Picking Saber to solve a tank problem. He is not the answer to a thick front line. He is the answer to one vulnerable backline piece. If your real issue is that the enemy has too much beef and too much peel, Saber is not fixing the draft.
Using Charge as pure engage instead of as angle correction. Charge looks like a start button, so weaker players spend it too early. Then the enemy flashes sideways, cleanses, or kites out, and Saber has no way to adjust. Walk first. Let Heptaseas or brush angle begin the play. Save Charge for the line that actually kills.
Showing on the map before the objective fight. Saber without fog is a warning sign, not a threat. The moment the enemy carry sees you on a wave, they stop farming alone and stand inside their tank's hitbox. Good Sabers disappear before Turtle, Lord, or the outer-tower siege, then show up exactly once.
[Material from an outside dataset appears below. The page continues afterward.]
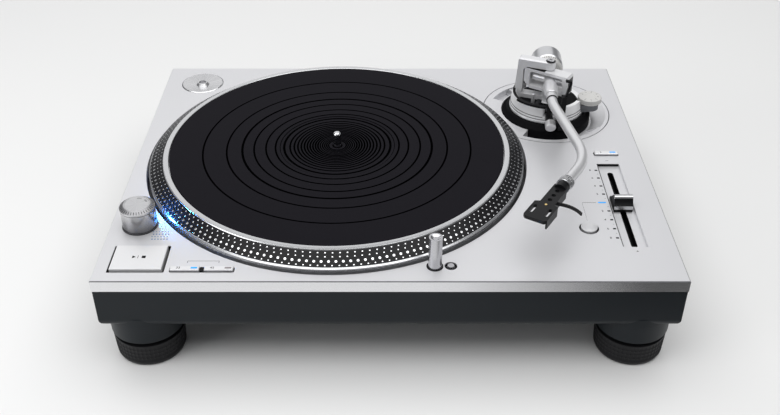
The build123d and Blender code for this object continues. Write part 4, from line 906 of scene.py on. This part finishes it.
# gap in the riser for the cue lever
notch = {"left": armX - 8.6, "right": armX + 3.6, "front": armY - 40, "bottom": 100, "top": 104}
heightGrip = turned("heightGrip", [
    (35.8, 81.8), (42.2, 81.8), (42.2, 90.0), (41.7, 90.9), (38.6, 93.9), (36.9, 95.2), (36.4, 95.5),
    (35.8, 95.5), (35.8, 81.8)], armX, armY, 132)
knurled(heightGrip, lambda face: 91.5 < face.center.z / mm < 93.5 and face.normal.z > 0.2, 0.28, 0.3)
dressed(heightGrip, gripBlack, "height_ring")
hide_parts("height_ring")

riserTeeth = slab("riserTeeth", 30.4, 33.2, -0.42, 0.42, 109.98, 110.55, 0.12, 1)
carried(riserTeeth, spot(armX, armY, 0, 132))
around(riserTeeth, 44, armX, armY, radians(112))
dressed(riserTeeth, blackPlastic, "riser")


def notchCutter(rear):
    return boxCutter(notch["left"], notch["right"], notch["front"], rear, notch["bottom"], notch["top"])


riserFloor = 102.0
riserLines = joined("riserLines", [
    hoop("line", 26.34, 26.66, riserFloor, riserFloor + 0.12, armX, armY, 72),
    hoop("groove", 34.7, 35.1, 98.4, 98.9, armX, armY, 120),
    hoop("groove", 34.4, 34.8, 100.9, 101.4, armX, armY, 120)])
carve(riserLines, notchCutter(armY))
dressed(riserLines, blackPlastic, "riser")

riserStep = turned("riserStep", [(35.25, 96.0), (35.65, 96.0), (35.65, 96.6), (35.2, 96.9), (35.25, 96.0)],
                   armX, armY, 120)
dressed(riserStep, satinSilver, "riser")

floorShade = hoop("floorShade", 9.0, 29.6, riserFloor, riserFloor + 0.12, armX, armY, 96)
carve(floorShade, notchCutter(armY - 26), roundCutter(139.64, 61.29, 2.3, notch["bottom"], notch["top"], 32))
dressed(floorShade, gripBlack, "riser")

# small post on the riser
restPin = turned("restPin", [(0, riserFloor), (1.7, riserFloor), (1.7, 112.4), (1.4, 112.8), (1.1, 112.9),
                             (0, 112.9)], 136.4, 77.6, 28)
dressed(restPin, armSilver, "riser")

skate = {"top": 110.0, "figures": 7.6, "first": 150, "step": 40, "size": 2.3}
skateDial = turned("skateDial", [
    (0, 100.3), (2.0, 100.3), (2.0, 105.0), (10.9, 105.0), (11.2, 105.3), (11.2, 107.2), (11.2, 109.1),
    (10.9, 109.7), (10.3, skate["top"]), (5.2, skate["top"]), (4.9, 109.8), (0, 109.8)], 0, 0, 72)
knurled(skateDial, lambda face: upright(face, 105.3, 109.1, 10), 0.16, 0.25)
dressed(carried(skateDial, spot(*places["skate"], 0)), beigeDial, "skate_knob")
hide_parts("skate_knob")
skateX, skateY = places["skate"]
skateMarks = []
for i in range(8):
    turn = skate["first"] - skate["step"] * i
    across, along = skate["figures"] * cos(radians(turn)), skate["figures"] * sin(radians(turn))
    skateMarks.append(written(str(i), skateX + across, skateY + along, skate["top"], skate["size"], turn - 90))
    tick = mark(9.3, 10.2, -0.12, 0.12, skate["top"])
    skateMarks.append(carried(tick, spot(skateX, skateY, 0, turn)))
dressed(joined("skateMarks", skateMarks), inkAndShadeGrey, "skate_knob")

cue = {"place": (148.8, 59.3, 105.0), "slope": 16.0}
cueAxis = spot(*cue["place"], 0, cue["slope"] + 90)
cueAcross = spot(*cue["place"]) @ Matrix.Rotation(radians(90), 4, "Y")
cueHub = carried(turned("cueHub", [(0, -6.2), (1.2, -6.2), (1.2, -3.6), (2.4, -3.6), (2.6, -3.4), (2.6, 3.4),
                                   (2.4, 3.6), (1.2, 3.6), (1.2, 6.2), (0, 6.2)], 0, 0, 32), cueAcross)
cueStem = carried(turned("cueStem", [(0, 0), (1.6, 0), (2.4, 5.0), (3.4, 11.2), (3.6, 16.0), (0, 16.0)],
                         0, 0, 32), cueAxis)
cueArm = joined("cueArm", [cueStem, cueHub])
dressed(cueArm, blackPlastic, "cue_lever")
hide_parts("cue_lever")
cueTip = carried(turned("cueTip", [(0, 16.0), (4.7, 16.0), (5.0, 16.3), (5.0, 22.3), (4.6, 22.8), (4.0, 22.9),
                                   (0, 22.9)], 0, 0, 48), cueAxis)
dressed(cueTip, armSilver, "cue_lever")

# bridge, gimbal, arm and weight
bridgeRing = hoop("bridgeRing", 3.5, 4.5, 142.7, 142.95, armX, armY, 48)
screwCross = joined("screwCross", [
    carried(slab("bar", -2.0, 2.0, -0.3, 0.3, 144.28, 144.33, 0.01, 1), spot(armX, armY, 0, turn))
    for turn in (20, 110)])
bridgeTrim = joined("bridgeTrim", [bridgeRing, screwCross])
dressed(bridgeTrim, blackPlastic, "riser")
gimbalPlace = spot(armX, armY, arm["z"], arm["gimbal"])
gimbalCaps = []
for side in (-1, 1):
    endCap = turned("endCap", [(0, 22.2), (3.2, 22.2), (3.2, 22.6), (2.9, 22.9), (1.4, 22.9), (1.2, 22.7),
                               (0, 22.7)], 0, 0, 40)
    gimbalCaps.append(carried(endCap, gimbalPlace @ Matrix.Rotation(radians(90 * side), 4, "Y")))
dressed(joined("gimbalCaps", gimbalCaps), blackPlastic, "gimbal")

gimbalShade = joined("gimbalShade", [             # dark faces left, on the left of the top, and right
    slab("shade", -22.34, -22.18, -7.8, 4.3, -7.4, 8.2, 0.03, 1),
    slab("shade", -20.4, -2.0, -7.8, 4.3, 9.98, 10.12, 0.03, 1),
    slab("shade", 22.18, 22.34, -7.2, 3.7, -7.6, 7.6, 0.03, 1)])
dressed(carried(gimbalShade, gimbalPlace), blackPaint, "gimbal")

alongArm = spot(armX, armY, arm["z"], arm["heading"], 90)  # Z runs forward along the arm
sleeveCover = carried(turned("sleeveCover", [(4.6, 13.2), (6.3, 13.2), (6.7, 13.6), (6.8, 24.0), (6.3, 32.4),
                                             (5.6, 33.4), (4.6, 33.4), (4.6, 13.2)], 0, 0, 56), alongArm)
dressed(sleeveCover, armSilver, "arm")
sleeveRing = carried(turned("sleeveRing", [(4.55, 40.6), (5.15, 40.6), (5.15, 41.5), (4.95, 41.7), (4.55, 41.7),
                                           (4.55, 40.6)], 0, 0, 48), alongArm)
dressed(sleeveRing, blackPlastic, "arm")
dial = {"inner": 13.98, "outer": 14.06, "edge": -20.5}
dialMarks = slab("dialMarks", dial["inner"], dial["outer"], -0.15, 0.15, dial["edge"], -17.6, 0.01, 1)
around(dialMarks, 40, 0, 0)
longMarks = slab("longMarks", dial["inner"], dial["outer"], -0.22, 0.22, dial["edge"], -16.4, 0.01, 1)
around(longMarks, 8, 0, 0)
dialInk = carried(joined("dialInk", [dialMarks, longMarks]), alongArm)
dressed(dialInk, inkAndShadeGrey, "force_dial")

shell = {"place": (138.108, -96.040, 123.8), "heading": -31.8}
alongShell = spot(*shell["place"], shell["heading"], 90)
nutProfile = [(4.8, 0.3), (5.8, 0.3), (6.3, 0.8), (6.3, 2.6), (6.3, 4.4), (6.3, 6.2), (6.3, 8.0), (6.0, 8.9),
              (5.3, 10.0), (4.8, 10.0), (4.8, 0.3)]
nutKnurl = turned("nutKnurl", [(r, -z) for r, z in nutProfile], 0, 0, 40)
knurled(nutKnurl, lambda face: upright(face, -8.1, -0.7, 5.5), 0.16, 0.22)
dressed(nutKnurl, satinSilver, "collar_nut")
tinted(nutKnurl, gripBlack, lambda face: face.center.xy.length < 6.16 * mm and -8.1 < face.center.z / mm < -0.7)
carried(nutKnurl, alongShell)
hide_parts("collar_nut")


def wire(name, points, thickness):                # a smooth lead through points in mm
    clearAll()
    bpy.ops.curve.primitive_bezier_curve_add()
    obj = bpy.context.object
    obj.name = name
    line = obj.data.splines[0]
    line.bezier_points.add(len(points) - 2)
    for point, place in zip(line.bezier_points, points):
        point.co = Vector(place) * mm
        point.handle_left_type = "AUTO"
        point.handle_right_type = "AUTO"
    obj.data.bevel_depth = thickness / 2 * mm
    obj.data.bevel_resolution = 2
    obj.data.resolution_u = 8
    obj.data.use_fill_caps = True
    bpy.ops.object.convert(target="MESH")
    return smoothed(bpy.context.object)


shellPlace = spot(*shell["place"], shell["heading"])
leads = (("White", wireWhite, -2.4), ("Blue", wireBlue, -0.8), ("Red", wireRed, 0.8), ("Green", wireGreen, 2.4))
for name, finish, x in leads:
    route = [(x * 0.6, -6.8, -1.6), (x, -12, -2.6), (x * 1.7, -20, -3.4), (x * 1.6, -28, -3.0)]
    dressed(carried(wire("lead" + name, route, 0.8), shellPlace), finish, "headshell")
shellPins = []
for _, _, x in leads:
    pin = turned("pin", [(0, -4.0), (0.65, -4.0), (0.65, 0), (0, 0)], 0, 0, 16)
    shellPins.append(carried(pin, spot(x * 1.6, -28, -3.0, 0, 90)))
shellPins.append(turned("rivet", [(0, 2.2), (1.1, 2.2), (1.1, 2.4), (0.8, 2.6), (0, 2.6)], 0, -33.5, 24))
dressed(carried(joined("shellPins", shellPins), shellPlace), brassMetal, "headshell")
print("tonearm details made")

# rear sockets and the screws underneath
for name, x, finish in (("White", 42.0, wireWhite), ("Red", 58.0, wireRed)):
    collar = turned("socketRing" + name, [(4.2, 0), (5.3, 0), (5.3, 0.9), (5.0, 1.2), (4.2, 1.2), (4.2, 0)],
                    0, 0, 40)
    dressed(carried(collar, spot(x, 158.0, 60.5, 0, -90)), finish, "case")
crosses = []
for x, y in ((-120, -158), (120, -158), (-120, 158), (120, 158), (-212, 0), (212, 0)):
    for turn in (10, 100):
        crosses.append(carried(slab("bar", -2.4, 2.4, -0.4, 0.4, 43.57, 43.62, 0.01, 1), spot(x, y, 0, turn)))
dressed(joined("screwCrosses", crosses), blackPlastic, "case")
print("rear and underside details made")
Forcing the combo into immunity or layered peel. Miya, Wanwan, Wind of Nature marksmen, and supports with instant save buttons all punish impatient Sabers. Bait the defensive button first or choose a different target. Your hero is built around guaranteed access, not guaranteed immunity to bad decisions.
Tip
If Orbiting Swords is already active, every follow-up basic attack throws another sword and shortens Charge's cooldown. One extra auto after the lift is often what gives you the dash to leave.
Note
Blade of the Heptaseas only arms after five seconds without dealing or taking damage. If you clip a jungle creep, a minion, or a tank on the way to a flank, you removed your own best opener.
Tip
Triple Sweep still deals its damage even if the airborne portion gets cleansed. The real question against Purify-type answers is whether you can survive the counter-hit after landing, not whether the skill connects at all.
Note
Hero Lock Mode matters more on Saber than on almost any other assassin. Wrong target does not cost a little damage. It costs the entire fight.